Start
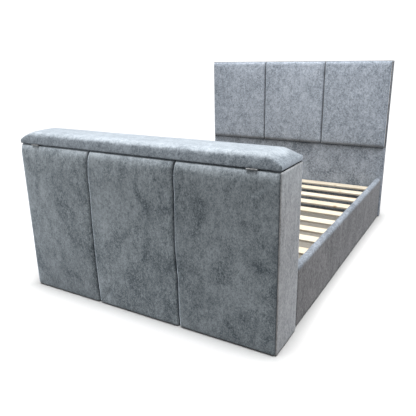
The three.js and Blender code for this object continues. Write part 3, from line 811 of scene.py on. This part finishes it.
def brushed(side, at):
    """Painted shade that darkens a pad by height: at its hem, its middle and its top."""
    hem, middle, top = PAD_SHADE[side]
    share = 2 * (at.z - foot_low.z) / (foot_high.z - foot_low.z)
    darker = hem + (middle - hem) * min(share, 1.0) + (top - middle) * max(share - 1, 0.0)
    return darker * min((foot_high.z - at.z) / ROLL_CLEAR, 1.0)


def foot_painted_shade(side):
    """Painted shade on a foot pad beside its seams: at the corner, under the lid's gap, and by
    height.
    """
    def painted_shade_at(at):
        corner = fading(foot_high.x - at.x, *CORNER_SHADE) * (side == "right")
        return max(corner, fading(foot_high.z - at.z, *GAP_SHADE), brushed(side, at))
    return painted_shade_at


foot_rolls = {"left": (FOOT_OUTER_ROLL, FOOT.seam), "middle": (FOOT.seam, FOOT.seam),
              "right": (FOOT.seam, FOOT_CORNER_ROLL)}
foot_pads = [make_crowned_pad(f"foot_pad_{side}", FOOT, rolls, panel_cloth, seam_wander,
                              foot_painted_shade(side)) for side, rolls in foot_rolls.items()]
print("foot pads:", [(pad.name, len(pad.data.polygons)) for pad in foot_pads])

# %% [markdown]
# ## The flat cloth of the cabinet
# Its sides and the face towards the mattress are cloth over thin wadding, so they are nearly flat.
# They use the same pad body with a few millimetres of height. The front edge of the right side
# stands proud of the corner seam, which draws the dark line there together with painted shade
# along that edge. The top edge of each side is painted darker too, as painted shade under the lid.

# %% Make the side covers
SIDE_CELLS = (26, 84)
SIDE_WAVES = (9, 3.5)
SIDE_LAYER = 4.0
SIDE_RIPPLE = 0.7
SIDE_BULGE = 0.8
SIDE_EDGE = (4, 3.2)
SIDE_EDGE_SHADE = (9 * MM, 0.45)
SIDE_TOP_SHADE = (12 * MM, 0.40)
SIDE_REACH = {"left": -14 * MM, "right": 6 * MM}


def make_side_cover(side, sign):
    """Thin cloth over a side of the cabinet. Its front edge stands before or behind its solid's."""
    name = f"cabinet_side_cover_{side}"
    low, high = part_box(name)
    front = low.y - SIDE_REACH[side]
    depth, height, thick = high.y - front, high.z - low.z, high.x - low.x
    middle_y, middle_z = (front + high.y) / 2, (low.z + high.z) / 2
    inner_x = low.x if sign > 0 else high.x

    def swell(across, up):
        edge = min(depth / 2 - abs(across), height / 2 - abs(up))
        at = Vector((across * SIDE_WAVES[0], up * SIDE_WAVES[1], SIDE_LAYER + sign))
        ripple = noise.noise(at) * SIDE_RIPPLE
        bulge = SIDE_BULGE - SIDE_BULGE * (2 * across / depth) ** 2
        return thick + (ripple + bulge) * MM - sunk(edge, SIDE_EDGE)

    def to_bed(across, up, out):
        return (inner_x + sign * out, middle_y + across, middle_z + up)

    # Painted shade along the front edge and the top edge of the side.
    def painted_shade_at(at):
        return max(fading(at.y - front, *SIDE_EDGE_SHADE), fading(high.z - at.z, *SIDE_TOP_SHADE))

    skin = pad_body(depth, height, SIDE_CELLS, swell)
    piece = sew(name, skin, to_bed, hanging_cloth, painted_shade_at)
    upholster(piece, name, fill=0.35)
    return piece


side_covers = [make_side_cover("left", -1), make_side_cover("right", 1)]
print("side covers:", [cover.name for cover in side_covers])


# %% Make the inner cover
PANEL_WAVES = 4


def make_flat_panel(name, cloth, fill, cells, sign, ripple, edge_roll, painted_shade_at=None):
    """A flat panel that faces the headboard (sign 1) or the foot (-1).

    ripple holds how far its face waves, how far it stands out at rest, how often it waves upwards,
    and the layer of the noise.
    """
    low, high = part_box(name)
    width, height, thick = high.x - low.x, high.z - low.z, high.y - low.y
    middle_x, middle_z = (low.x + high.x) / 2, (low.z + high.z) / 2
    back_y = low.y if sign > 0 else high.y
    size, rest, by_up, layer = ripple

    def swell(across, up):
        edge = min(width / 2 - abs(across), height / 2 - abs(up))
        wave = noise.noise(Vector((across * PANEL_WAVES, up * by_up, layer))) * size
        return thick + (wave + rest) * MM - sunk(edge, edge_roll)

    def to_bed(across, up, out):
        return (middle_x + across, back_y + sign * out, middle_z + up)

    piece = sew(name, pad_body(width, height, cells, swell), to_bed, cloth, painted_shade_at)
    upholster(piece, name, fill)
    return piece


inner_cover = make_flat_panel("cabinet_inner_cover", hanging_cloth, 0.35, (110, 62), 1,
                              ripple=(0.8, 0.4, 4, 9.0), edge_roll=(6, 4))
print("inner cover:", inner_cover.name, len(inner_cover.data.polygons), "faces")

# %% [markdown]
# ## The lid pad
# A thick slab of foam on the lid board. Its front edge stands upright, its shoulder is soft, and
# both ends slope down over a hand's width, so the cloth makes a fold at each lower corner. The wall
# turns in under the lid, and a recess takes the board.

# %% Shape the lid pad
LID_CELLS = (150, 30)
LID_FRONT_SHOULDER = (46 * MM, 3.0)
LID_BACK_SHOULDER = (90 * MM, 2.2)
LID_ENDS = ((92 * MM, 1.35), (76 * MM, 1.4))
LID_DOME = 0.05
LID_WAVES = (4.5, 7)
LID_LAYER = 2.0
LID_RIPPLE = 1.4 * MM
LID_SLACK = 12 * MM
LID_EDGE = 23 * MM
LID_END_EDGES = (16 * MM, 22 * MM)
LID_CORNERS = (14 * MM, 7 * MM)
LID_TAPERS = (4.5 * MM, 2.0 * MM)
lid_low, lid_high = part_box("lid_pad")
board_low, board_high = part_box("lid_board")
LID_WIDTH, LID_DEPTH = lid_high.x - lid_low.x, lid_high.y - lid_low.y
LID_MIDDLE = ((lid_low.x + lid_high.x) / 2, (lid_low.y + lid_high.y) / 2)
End
Start
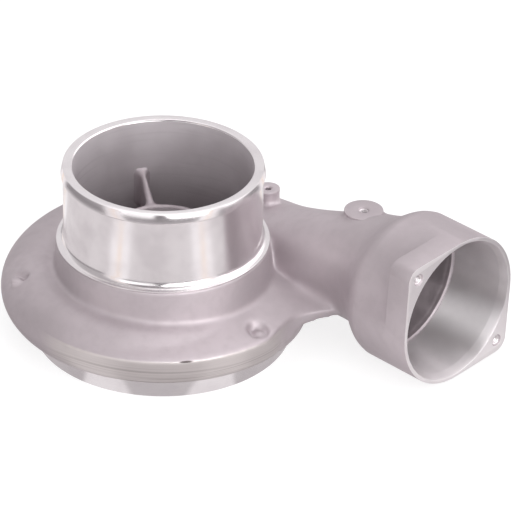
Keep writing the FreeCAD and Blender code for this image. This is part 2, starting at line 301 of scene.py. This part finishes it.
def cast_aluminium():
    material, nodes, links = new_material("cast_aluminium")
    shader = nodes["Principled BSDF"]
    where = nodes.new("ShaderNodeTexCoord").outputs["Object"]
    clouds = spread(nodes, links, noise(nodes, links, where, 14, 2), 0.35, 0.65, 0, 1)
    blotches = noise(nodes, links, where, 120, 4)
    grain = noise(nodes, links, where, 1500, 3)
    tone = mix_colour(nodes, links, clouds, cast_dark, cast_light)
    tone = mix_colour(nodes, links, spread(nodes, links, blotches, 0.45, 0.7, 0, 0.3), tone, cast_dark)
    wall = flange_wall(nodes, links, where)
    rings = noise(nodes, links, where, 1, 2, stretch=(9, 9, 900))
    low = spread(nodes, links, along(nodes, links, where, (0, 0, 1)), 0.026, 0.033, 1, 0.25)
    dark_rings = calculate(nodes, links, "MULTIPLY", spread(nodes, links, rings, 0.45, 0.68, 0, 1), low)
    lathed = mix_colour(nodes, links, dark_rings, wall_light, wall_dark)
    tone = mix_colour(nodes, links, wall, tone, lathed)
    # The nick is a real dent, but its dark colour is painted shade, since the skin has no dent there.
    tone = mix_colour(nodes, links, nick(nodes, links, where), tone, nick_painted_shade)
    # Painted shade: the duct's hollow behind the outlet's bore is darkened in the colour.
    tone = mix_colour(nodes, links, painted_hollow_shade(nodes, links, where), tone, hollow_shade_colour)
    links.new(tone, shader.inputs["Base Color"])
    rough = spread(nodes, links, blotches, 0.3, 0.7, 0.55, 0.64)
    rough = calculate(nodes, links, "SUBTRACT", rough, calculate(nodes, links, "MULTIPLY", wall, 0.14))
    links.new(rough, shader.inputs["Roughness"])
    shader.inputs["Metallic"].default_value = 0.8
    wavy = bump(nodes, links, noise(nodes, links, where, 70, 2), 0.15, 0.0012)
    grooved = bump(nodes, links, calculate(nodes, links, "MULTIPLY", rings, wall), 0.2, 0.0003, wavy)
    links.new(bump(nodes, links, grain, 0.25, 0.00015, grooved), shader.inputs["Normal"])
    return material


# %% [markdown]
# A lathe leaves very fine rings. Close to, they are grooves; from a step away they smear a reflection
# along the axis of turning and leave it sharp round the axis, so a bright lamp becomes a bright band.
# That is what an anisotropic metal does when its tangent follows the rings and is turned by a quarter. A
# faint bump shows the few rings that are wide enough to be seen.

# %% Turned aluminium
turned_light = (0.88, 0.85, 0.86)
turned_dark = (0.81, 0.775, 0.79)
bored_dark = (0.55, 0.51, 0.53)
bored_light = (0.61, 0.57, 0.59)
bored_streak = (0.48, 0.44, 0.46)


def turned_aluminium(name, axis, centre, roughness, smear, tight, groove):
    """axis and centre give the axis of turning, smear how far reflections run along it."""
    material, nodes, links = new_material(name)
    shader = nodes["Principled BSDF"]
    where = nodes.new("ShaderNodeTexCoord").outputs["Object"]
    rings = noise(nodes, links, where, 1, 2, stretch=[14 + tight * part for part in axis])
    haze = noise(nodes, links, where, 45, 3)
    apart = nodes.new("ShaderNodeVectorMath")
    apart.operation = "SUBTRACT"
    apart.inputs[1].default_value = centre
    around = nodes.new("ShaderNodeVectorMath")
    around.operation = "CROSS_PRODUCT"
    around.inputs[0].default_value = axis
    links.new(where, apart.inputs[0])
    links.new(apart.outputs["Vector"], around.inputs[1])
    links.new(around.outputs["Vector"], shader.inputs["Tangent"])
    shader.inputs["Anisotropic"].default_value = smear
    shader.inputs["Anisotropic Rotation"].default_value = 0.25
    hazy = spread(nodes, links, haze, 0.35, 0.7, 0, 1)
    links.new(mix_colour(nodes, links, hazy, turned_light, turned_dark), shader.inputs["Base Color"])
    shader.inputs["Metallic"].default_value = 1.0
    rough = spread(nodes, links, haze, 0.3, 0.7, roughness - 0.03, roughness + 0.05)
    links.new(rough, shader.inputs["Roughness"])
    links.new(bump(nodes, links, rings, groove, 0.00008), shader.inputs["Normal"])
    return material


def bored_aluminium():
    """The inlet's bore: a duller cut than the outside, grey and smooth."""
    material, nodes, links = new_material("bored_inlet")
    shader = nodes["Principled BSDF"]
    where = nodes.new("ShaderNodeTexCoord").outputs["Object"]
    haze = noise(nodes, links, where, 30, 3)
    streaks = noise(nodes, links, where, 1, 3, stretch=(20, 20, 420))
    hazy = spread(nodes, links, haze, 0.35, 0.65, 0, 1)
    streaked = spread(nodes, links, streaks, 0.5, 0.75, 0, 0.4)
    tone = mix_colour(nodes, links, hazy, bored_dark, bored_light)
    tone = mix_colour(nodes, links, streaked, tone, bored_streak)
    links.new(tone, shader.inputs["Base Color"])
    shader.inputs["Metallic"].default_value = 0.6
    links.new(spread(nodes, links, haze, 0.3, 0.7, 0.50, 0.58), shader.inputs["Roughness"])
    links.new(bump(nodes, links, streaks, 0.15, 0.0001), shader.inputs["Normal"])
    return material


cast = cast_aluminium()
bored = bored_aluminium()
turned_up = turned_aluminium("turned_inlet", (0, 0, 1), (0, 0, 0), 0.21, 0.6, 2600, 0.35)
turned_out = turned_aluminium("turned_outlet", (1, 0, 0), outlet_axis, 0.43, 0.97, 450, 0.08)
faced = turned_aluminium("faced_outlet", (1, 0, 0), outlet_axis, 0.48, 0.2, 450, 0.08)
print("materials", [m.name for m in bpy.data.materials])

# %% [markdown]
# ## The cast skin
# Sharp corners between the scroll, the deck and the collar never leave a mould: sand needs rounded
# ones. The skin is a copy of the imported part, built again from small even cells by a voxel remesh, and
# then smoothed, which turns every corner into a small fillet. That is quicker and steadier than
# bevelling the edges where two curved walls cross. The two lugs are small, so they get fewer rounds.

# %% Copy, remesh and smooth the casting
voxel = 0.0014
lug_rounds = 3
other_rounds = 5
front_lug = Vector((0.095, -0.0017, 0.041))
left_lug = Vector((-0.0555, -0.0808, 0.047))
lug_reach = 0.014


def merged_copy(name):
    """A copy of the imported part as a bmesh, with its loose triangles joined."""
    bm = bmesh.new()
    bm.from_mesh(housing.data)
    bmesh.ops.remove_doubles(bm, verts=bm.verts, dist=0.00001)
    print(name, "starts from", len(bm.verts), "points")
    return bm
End
Start
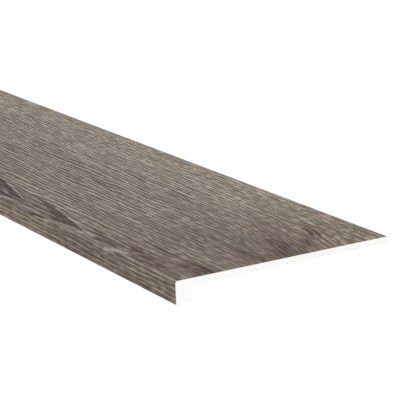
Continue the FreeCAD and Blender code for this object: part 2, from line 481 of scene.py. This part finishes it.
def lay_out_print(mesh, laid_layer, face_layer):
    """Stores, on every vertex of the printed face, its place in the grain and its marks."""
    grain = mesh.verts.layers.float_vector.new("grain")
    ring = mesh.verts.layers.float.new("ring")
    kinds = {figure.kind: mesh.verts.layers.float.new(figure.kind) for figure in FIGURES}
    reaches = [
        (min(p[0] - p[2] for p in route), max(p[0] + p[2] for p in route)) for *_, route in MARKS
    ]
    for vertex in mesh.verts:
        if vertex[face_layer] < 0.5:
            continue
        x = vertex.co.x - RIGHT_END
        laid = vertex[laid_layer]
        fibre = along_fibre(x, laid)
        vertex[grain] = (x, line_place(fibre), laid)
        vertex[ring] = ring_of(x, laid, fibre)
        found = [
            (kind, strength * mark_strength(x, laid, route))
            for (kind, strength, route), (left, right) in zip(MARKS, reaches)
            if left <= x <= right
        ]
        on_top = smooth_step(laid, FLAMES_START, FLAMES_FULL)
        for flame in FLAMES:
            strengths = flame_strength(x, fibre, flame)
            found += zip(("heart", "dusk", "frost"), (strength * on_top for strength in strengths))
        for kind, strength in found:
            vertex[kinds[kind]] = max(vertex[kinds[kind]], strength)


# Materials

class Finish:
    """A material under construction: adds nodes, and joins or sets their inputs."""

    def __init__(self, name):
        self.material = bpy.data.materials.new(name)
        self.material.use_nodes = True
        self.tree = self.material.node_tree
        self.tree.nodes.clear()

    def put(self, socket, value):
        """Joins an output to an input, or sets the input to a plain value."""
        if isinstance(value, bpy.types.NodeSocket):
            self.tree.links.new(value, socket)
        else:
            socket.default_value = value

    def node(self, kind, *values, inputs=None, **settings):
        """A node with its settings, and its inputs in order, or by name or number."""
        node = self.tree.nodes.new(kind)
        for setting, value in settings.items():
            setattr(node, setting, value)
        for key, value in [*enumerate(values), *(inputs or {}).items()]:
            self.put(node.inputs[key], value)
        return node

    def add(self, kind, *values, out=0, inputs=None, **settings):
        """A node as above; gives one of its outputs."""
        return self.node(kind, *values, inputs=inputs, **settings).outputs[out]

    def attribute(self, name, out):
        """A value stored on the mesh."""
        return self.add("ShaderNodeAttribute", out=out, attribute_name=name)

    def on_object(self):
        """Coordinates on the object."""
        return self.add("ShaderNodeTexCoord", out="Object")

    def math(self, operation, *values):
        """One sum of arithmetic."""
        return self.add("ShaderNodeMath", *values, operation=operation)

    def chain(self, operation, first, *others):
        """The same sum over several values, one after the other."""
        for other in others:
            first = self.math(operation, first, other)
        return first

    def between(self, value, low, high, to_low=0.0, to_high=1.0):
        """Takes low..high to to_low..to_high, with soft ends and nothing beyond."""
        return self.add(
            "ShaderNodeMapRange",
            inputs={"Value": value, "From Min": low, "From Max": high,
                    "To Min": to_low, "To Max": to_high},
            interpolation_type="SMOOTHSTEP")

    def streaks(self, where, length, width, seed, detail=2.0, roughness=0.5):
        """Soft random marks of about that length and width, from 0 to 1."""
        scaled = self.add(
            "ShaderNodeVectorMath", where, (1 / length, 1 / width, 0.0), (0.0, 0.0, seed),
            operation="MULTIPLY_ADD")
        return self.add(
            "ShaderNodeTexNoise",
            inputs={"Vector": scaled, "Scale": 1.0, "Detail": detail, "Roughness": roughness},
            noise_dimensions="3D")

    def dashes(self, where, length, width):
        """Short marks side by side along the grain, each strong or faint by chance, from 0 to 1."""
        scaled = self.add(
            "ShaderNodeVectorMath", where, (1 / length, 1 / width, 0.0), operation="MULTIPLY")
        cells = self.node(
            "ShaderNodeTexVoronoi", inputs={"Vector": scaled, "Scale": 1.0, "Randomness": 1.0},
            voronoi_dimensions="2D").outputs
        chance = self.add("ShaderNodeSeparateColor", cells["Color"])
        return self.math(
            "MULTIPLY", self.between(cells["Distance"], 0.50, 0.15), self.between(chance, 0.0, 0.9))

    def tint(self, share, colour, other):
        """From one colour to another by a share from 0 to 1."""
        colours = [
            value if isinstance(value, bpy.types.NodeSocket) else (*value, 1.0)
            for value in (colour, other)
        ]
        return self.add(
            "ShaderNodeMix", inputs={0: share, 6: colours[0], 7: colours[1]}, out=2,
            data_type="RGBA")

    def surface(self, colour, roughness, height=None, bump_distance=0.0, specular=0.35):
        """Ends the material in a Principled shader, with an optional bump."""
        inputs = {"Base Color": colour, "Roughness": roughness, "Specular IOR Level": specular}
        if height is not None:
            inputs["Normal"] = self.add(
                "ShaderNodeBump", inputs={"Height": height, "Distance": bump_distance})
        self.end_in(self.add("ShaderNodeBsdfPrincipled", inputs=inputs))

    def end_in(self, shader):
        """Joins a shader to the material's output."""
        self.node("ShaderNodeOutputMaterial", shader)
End
| Prompt |
Extract exactly and only the lines above from the line containing "The three.js and" through the line containing "return painted_shade_at", both end lines included.

| Finished task |
The three.js and Blender code for this object continues. Write part 3, from line 811 of scene.py on. This part finishes it.
def brushed(side, at):
    """Painted shade that darkens a pad by height: at its hem, its middle and its top."""
    hem, middle, top = PAD_SHADE[side]
    share = 2 * (at.z - foot_low.z) / (foot_high.z - foot_low.z)
    darker = hem + (middle - hem) * min(share, 1.0) + (top - middle) * max(share - 1, 0.0)
    return darker * min((foot_high.z - at.z) / ROLL_CLEAR, 1.0)


def foot_painted_shade(side):
    """Painted shade on a foot pad beside its seams: at the corner, under the lid's gap, and by
    height.
    """
    def painted_shade_at(at):
        corner = fading(foot_high.x - at.x, *CORNER_SHADE) * (side == "right")
        return max(corner, fading(foot_high.z - at.z, *GAP_SHADE), brushed(side, at))
    return painted_shade_at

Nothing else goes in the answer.